I am reading "Generalized Confidence Intervals" by Weerahandi, and I'm trying to get my head around the definition of a generalized pivotal quantity. I understand what a (regular) pivotal quantity is.
This is definition 2.1 in the paper:
Let $ = r(\mathbf{X}; \mathbf{x}, \nu)$ be a function of $\mathbf{X}, \mathbf{x}, \nu$ (but not necessarily a function of all), where $\nu = (\theta, \delta)$. If $R$ has the following two properties, then it is said to be a generalized pivotal quantity:
- $R$ has a probability distribution free of unknown parameters.
- The observed pivotal, defined as $r_{\text{obs}} = r(\mathbf{x}; \mathbf{x}, \nu)$, does not depend on the nuisance parameter $\delta$.
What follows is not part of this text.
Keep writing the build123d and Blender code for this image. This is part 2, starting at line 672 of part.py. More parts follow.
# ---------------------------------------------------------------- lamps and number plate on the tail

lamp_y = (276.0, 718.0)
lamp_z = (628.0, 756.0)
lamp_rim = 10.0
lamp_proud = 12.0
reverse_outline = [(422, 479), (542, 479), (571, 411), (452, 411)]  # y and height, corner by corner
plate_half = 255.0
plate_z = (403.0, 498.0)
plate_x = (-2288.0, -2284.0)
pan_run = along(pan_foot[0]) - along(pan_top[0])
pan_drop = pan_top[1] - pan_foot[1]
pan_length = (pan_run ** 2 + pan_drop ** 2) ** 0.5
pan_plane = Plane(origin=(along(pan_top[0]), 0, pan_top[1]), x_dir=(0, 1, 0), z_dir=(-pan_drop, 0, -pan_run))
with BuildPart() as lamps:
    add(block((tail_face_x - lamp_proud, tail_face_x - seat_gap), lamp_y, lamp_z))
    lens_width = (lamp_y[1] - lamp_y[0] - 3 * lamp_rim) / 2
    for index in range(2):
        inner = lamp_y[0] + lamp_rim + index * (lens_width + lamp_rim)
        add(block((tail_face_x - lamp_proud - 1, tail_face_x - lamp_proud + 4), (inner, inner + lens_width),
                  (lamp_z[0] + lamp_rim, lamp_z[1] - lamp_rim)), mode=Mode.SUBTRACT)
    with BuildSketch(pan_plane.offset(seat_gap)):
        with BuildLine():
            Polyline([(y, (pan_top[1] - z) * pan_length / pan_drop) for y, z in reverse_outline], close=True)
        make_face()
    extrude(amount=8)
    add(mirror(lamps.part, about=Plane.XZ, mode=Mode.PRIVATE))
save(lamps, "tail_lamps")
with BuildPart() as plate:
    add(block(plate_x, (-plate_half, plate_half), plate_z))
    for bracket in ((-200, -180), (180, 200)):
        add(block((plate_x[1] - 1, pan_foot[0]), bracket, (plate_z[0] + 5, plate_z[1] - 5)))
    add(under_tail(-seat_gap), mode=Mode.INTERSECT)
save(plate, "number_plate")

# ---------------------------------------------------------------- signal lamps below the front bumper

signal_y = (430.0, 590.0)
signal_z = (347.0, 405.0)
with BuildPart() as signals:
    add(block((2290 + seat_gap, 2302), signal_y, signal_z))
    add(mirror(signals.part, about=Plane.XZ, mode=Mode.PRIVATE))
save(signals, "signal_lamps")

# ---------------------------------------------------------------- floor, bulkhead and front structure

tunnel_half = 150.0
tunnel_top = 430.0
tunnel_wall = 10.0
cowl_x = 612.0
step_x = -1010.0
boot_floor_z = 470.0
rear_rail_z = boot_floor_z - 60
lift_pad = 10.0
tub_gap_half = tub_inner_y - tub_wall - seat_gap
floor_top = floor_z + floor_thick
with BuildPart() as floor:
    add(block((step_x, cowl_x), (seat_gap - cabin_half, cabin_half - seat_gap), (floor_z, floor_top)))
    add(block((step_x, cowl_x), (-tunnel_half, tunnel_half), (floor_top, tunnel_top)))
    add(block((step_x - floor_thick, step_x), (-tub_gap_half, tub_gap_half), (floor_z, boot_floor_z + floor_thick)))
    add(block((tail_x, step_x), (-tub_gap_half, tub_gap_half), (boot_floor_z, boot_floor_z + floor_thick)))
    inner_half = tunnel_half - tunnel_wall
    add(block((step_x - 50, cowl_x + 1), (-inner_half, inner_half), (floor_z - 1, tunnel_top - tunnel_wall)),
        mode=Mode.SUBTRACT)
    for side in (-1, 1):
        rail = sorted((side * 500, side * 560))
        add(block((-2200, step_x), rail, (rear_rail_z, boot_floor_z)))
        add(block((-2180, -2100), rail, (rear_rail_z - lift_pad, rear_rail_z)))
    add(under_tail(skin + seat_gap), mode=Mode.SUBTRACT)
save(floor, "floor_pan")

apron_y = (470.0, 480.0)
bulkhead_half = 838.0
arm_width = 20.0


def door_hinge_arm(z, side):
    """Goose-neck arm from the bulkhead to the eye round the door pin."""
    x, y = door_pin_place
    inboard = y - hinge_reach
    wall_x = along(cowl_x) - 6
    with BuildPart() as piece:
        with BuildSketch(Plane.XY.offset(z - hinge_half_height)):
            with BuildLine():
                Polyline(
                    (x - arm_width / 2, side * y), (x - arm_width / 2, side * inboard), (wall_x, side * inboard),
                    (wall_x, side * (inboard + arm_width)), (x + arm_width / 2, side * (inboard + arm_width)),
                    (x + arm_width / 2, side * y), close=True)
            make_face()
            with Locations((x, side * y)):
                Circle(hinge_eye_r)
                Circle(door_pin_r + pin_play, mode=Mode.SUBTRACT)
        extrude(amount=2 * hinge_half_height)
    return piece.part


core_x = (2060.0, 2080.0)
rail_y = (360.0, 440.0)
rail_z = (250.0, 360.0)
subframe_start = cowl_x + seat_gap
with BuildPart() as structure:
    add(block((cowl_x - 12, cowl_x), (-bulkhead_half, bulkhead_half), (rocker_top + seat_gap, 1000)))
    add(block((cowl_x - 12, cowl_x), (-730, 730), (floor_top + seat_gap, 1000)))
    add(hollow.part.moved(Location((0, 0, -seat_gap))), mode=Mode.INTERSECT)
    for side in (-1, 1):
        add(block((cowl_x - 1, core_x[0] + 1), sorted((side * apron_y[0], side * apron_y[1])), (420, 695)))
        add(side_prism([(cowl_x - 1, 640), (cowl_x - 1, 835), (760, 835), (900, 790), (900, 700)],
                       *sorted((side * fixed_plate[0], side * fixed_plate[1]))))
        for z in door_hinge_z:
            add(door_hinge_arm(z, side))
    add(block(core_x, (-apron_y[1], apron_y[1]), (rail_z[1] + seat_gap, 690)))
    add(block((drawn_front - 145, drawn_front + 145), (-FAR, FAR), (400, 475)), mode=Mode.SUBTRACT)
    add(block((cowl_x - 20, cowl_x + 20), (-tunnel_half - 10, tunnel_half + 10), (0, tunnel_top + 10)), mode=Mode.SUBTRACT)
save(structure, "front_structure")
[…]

I don't really have an intuition for the purpose of two independent copies of the data, yet. So, I started looking at examples, hoping that would help me. They give the following example of a pivotal quantity for the Behrens-Fisher problem:
$$ R = (\bar{X} - \bar{Y} - \theta)\left(\frac{\sigma_x^2 s^2_x / (mS_X^2) + \sigma^2_ys_y^2/(nS_Y^2)}{\sigma^2_x/m + \sigma^2_Y/n} \right)^{1/2}. $$
Why is this a generalized pivotal quantity? When you set $\mathbf{x} = \mathbf{X}$ and $\mathbf{y} = \mathbf{Y}$, then you get $(\bar{x} - \bar{y} - \theta)$, and that has a distribution that is dependent on the unknown nuisance variance parameters. Is it because the observed values are nonrandom now?